▶ GOAL
Give again only the lines beginning with the one that contains "from the tube." and ending with the one that contains "bpy.context.view_layer.update()"; include both of those lines.

-- Begin SOURCE EXCERPT --

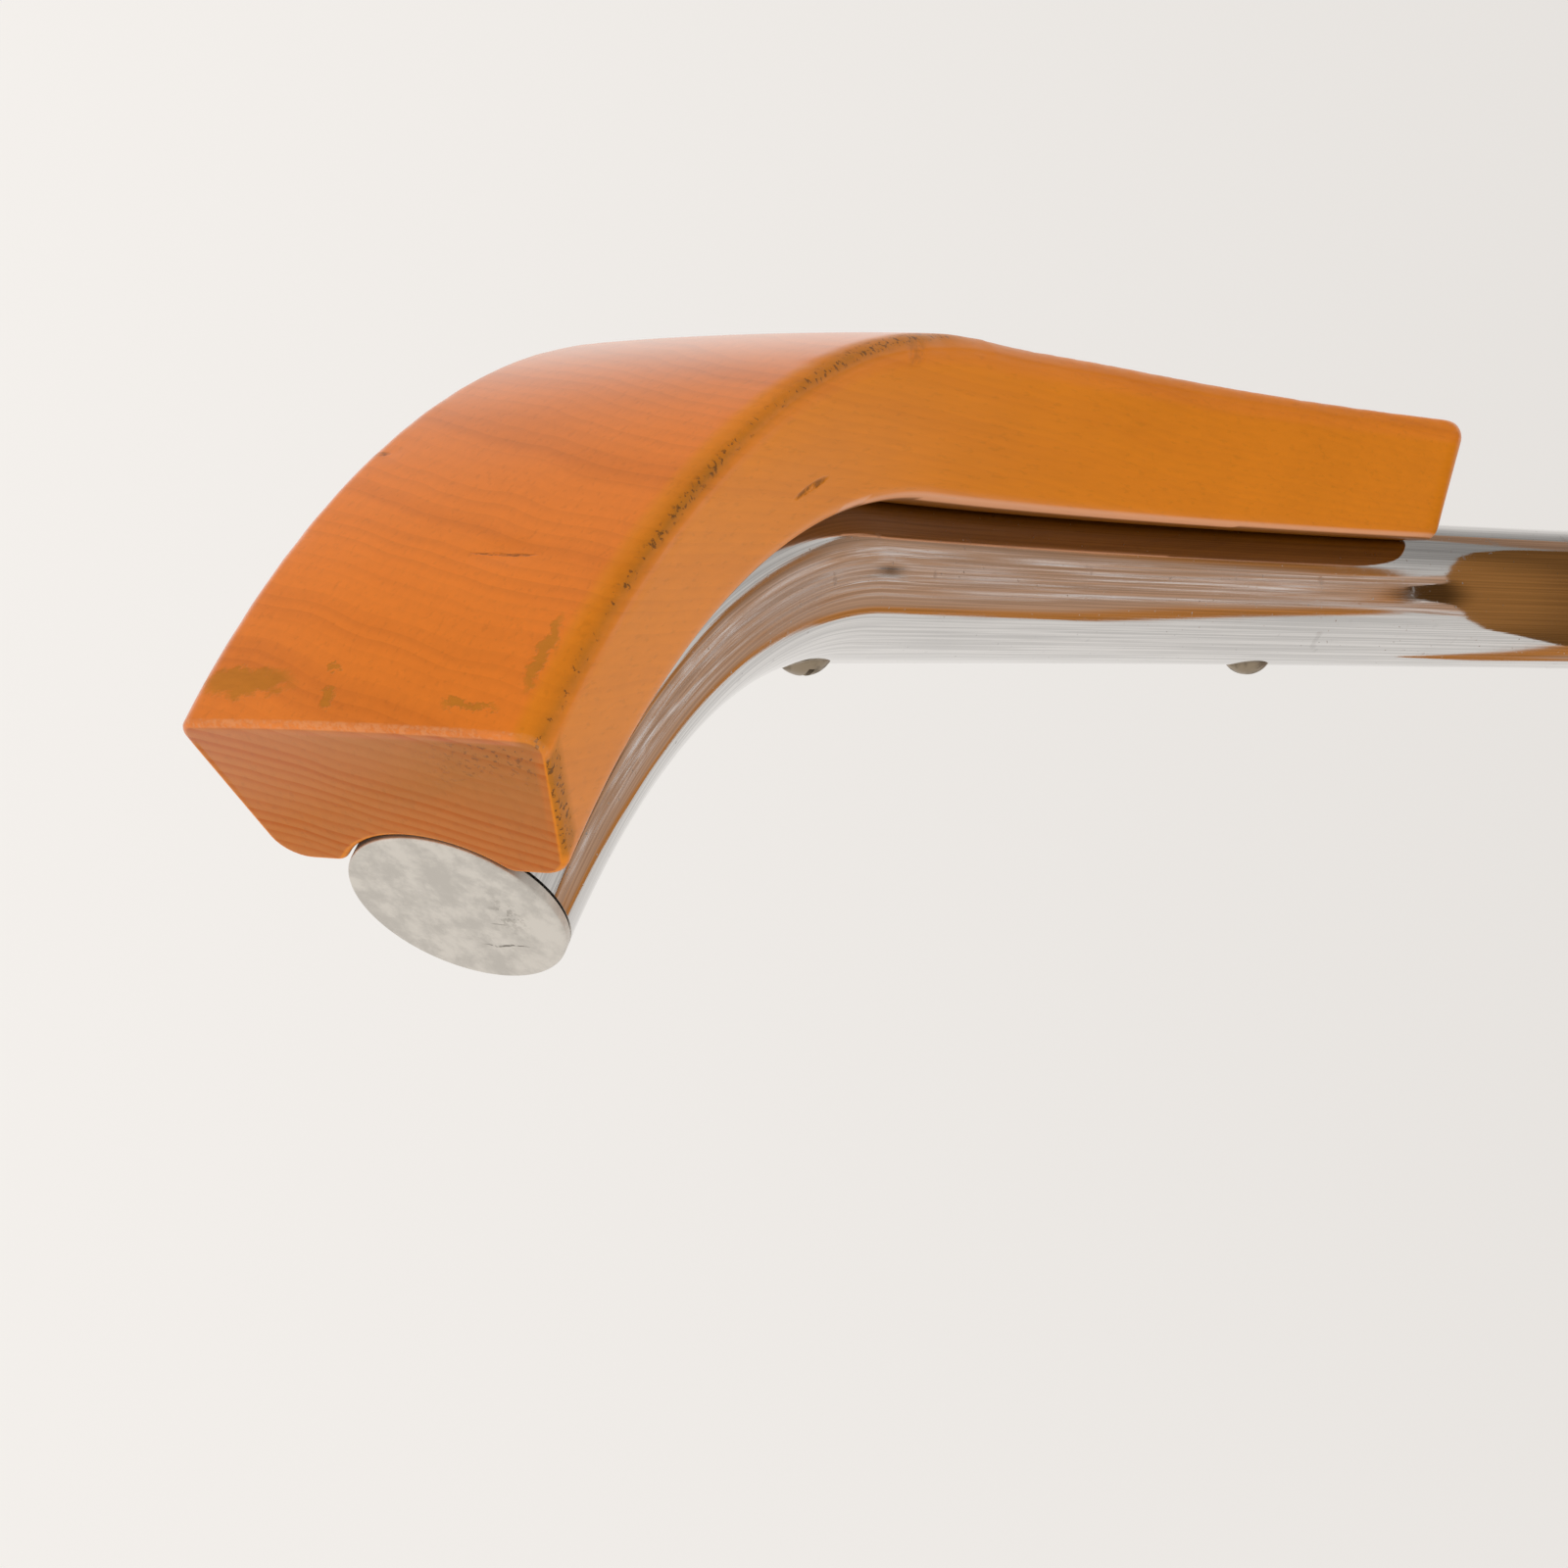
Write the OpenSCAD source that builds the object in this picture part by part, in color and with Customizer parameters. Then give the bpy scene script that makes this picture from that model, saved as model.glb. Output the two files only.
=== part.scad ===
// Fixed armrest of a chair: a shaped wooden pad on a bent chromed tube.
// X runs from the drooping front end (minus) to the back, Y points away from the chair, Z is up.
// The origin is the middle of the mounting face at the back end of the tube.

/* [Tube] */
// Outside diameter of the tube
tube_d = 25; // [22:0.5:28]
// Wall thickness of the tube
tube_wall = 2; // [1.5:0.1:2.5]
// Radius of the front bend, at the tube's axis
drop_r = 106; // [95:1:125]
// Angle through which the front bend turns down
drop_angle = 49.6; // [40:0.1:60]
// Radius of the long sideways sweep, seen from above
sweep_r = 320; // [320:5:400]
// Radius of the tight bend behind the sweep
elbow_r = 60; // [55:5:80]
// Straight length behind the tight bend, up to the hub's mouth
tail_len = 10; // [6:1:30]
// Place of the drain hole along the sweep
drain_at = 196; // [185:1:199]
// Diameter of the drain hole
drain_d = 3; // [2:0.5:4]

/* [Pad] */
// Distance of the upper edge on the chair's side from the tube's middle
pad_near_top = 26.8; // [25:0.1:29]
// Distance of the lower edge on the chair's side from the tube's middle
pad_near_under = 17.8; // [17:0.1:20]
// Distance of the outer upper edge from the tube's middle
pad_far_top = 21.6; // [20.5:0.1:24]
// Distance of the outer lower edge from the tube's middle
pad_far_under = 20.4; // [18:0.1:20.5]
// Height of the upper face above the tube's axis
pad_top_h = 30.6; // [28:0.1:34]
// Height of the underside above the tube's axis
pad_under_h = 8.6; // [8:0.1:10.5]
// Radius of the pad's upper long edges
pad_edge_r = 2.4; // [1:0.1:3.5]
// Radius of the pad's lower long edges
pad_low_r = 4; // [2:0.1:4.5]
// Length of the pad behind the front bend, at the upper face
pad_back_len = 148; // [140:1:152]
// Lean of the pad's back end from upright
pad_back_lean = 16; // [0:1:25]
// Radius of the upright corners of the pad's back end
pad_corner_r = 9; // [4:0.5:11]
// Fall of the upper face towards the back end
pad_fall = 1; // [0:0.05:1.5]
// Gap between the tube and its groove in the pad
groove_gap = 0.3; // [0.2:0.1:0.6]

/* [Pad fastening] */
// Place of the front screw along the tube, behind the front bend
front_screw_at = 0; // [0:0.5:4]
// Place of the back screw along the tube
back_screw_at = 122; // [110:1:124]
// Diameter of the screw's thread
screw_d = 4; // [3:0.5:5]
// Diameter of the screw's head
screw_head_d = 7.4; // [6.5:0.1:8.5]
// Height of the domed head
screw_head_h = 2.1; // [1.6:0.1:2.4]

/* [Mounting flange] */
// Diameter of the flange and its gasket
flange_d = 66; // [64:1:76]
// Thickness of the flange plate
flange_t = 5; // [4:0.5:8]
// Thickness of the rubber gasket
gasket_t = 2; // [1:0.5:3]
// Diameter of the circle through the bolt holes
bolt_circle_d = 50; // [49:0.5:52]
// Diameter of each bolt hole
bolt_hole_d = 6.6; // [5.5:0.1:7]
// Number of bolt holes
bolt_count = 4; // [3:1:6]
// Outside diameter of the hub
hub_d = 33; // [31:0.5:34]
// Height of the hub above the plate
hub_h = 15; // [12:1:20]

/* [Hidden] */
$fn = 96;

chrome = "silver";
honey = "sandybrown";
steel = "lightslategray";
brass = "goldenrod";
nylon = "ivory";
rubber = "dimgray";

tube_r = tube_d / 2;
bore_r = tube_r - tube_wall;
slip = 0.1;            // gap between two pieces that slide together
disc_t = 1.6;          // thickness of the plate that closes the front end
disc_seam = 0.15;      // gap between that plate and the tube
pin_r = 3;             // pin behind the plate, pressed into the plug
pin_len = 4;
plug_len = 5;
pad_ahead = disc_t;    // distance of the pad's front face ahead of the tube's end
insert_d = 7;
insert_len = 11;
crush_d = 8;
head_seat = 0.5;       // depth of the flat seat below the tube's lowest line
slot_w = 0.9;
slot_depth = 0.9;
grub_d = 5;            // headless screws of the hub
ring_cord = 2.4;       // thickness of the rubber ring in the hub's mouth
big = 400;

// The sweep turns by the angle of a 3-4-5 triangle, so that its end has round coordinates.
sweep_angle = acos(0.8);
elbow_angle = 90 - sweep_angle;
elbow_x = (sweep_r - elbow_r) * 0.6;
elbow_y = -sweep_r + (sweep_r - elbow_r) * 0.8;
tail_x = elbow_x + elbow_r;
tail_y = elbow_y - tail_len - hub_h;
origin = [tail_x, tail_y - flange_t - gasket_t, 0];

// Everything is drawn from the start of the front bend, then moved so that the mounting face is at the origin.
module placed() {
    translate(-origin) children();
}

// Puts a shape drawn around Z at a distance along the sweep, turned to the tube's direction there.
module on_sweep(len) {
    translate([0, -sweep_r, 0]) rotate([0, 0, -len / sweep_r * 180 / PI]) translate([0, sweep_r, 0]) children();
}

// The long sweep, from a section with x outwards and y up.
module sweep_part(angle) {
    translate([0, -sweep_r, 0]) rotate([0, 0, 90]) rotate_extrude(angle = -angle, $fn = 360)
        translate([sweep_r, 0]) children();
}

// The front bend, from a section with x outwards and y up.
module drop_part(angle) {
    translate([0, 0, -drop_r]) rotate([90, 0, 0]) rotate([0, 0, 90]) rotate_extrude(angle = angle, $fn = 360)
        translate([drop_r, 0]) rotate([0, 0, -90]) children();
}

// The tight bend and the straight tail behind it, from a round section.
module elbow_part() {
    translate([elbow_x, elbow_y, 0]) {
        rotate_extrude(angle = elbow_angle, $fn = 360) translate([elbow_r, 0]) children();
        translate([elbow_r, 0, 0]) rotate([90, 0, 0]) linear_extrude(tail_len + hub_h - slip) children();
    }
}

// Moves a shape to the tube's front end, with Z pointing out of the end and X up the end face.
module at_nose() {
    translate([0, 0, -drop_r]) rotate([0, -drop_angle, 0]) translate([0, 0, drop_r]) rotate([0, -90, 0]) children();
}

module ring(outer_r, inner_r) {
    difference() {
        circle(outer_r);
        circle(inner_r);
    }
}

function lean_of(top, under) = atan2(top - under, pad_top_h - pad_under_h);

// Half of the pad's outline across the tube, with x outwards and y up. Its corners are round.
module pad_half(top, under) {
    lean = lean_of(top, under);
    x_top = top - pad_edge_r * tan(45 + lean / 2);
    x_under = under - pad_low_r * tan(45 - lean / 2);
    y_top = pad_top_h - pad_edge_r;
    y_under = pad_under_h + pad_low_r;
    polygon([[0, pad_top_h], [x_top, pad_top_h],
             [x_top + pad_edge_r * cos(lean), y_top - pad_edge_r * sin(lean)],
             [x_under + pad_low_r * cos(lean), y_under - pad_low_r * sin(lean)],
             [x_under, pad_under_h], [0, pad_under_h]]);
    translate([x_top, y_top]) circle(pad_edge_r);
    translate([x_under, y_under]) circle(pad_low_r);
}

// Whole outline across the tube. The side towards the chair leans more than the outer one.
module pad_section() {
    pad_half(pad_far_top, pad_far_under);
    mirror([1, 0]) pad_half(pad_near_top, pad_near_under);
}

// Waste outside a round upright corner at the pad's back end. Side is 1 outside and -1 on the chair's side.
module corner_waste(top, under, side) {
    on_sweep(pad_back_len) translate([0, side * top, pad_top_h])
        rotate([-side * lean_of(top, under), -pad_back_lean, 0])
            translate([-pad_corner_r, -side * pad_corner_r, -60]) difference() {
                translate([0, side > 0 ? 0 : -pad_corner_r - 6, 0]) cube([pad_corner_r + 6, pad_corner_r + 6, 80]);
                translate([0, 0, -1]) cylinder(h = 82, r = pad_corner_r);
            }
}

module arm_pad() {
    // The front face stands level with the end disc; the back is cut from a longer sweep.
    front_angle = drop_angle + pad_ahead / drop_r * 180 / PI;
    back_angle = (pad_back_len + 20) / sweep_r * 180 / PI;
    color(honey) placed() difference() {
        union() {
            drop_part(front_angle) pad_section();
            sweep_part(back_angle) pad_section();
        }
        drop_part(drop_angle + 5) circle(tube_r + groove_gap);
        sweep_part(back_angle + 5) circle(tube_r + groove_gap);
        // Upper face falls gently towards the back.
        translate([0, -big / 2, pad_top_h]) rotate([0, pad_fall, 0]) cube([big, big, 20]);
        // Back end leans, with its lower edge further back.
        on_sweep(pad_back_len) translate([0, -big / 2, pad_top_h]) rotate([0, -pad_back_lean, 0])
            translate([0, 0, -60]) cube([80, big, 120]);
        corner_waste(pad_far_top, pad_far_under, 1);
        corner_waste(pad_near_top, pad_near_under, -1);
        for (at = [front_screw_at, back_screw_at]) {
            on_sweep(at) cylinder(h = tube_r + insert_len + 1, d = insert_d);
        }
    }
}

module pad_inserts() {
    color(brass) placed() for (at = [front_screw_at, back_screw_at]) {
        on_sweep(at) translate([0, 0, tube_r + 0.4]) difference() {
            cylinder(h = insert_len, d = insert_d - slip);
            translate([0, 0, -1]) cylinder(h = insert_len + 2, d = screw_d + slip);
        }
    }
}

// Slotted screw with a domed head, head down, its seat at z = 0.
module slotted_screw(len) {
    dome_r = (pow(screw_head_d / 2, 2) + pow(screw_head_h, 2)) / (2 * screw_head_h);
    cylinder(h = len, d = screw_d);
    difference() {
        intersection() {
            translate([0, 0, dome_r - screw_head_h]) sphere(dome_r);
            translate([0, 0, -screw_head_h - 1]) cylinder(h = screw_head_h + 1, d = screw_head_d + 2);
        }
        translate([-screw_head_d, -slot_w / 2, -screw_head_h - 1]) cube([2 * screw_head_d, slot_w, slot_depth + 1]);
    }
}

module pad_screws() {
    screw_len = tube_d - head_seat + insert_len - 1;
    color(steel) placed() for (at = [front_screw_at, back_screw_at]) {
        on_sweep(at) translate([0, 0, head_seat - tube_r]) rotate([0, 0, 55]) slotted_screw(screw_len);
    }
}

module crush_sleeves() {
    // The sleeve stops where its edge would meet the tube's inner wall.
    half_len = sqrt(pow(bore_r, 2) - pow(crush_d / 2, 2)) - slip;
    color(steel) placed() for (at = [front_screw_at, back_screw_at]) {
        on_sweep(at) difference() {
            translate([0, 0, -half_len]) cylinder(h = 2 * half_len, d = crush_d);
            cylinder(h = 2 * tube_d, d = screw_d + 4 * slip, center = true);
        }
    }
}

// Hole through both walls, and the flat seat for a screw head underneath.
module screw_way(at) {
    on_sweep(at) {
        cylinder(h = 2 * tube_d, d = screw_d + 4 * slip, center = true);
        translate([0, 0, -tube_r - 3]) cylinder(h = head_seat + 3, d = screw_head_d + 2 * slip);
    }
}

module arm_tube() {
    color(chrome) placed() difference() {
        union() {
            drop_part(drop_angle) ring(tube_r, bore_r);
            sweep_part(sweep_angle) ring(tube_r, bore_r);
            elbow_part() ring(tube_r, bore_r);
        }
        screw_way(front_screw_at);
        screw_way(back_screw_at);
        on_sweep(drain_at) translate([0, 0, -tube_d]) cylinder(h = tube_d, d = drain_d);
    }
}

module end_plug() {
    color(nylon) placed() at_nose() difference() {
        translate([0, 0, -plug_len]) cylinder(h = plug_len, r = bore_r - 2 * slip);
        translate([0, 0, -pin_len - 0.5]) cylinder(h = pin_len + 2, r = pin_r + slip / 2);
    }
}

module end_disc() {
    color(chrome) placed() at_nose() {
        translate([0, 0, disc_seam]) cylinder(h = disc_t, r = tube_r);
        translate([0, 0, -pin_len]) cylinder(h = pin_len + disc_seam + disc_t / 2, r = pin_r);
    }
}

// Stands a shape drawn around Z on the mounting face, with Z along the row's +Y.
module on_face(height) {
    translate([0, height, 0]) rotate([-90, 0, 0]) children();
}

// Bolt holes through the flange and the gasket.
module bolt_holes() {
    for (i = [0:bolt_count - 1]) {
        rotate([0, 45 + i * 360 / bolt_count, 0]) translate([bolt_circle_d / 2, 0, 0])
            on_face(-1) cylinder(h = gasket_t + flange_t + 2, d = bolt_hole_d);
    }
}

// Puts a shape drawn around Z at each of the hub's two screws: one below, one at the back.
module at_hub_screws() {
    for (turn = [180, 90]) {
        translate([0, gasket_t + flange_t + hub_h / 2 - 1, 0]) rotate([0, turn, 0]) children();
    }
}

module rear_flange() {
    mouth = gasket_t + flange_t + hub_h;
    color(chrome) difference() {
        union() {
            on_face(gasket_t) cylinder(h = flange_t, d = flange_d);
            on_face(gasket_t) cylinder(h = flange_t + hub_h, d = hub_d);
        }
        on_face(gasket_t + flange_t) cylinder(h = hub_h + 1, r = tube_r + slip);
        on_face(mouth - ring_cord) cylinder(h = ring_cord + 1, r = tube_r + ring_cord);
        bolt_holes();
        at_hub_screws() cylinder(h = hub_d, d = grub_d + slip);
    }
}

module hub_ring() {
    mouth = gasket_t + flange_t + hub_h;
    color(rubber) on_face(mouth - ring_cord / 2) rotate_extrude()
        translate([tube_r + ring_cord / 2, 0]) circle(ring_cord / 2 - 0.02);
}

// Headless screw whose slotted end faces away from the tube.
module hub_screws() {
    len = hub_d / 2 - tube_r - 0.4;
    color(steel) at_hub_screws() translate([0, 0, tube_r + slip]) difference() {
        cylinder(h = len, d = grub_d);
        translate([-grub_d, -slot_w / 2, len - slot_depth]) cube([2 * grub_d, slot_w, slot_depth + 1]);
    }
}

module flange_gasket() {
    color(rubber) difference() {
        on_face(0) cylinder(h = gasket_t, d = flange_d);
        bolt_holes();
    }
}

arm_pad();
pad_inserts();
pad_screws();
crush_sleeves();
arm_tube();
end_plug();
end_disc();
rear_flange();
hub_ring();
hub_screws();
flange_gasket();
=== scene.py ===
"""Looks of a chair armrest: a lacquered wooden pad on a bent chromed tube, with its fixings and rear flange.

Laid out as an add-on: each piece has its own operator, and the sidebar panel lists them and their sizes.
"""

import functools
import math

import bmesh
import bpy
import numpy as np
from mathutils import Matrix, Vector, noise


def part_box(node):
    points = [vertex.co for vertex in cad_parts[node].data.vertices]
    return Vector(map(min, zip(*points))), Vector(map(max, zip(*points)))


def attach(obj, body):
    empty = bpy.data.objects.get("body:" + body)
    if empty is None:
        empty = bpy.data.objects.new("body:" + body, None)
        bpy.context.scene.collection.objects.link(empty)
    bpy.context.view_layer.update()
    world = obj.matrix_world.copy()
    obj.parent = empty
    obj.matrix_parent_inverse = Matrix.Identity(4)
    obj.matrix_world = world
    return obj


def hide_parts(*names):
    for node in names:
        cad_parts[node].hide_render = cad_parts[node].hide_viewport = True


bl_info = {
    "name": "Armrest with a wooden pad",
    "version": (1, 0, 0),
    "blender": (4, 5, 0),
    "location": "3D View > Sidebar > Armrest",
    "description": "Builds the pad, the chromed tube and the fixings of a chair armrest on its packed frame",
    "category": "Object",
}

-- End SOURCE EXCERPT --

▶ THE RESPONSE
// Headless screw whose slotted end faces away from the tube.
module hub_screws() {
    len = hub_d / 2 - tube_r - 0.4;
    color(steel) at_hub_screws() translate([0, 0, tube_r + slip]) difference() {
        cylinder(h = len, d = grub_d);
        translate([-grub_d, -slot_w / 2, len - slot_depth]) cube([2 * grub_d, slot_w, slot_depth + 1]);
    }
}

module flange_gasket() {
    color(rubber) difference() {
        on_face(0) cylinder(h = gasket_t, d = flange_d);
        bolt_holes();
    }
}

arm_pad();
pad_inserts();
pad_screws();
crush_sleeves();
arm_tube();
end_plug();
end_disc();
rear_flange();
hub_ring();
hub_screws();
flange_gasket();
=== scene.py ===
"""Looks of a chair armrest: a lacquered wooden pad on a bent chromed tube, with its fixings and rear flange.

Laid out as an add-on: each piece has its own operator, and the sidebar panel lists them and their sizes.
"""

import functools
import math

import bmesh
import bpy
import numpy as np
from mathutils import Matrix, Vector, noise


def part_box(node):
    points = [vertex.co for vertex in cad_parts[node].data.vertices]
    return Vector(map(min, zip(*points))), Vector(map(max, zip(*points)))


def attach(obj, body):
    empty = bpy.data.objects.get("body:" + body)
    if empty is None:
        empty = bpy.data.objects.new("body:" + body, None)
        bpy.context.scene.collection.objects.link(empty)
    bpy.context.view_layer.update()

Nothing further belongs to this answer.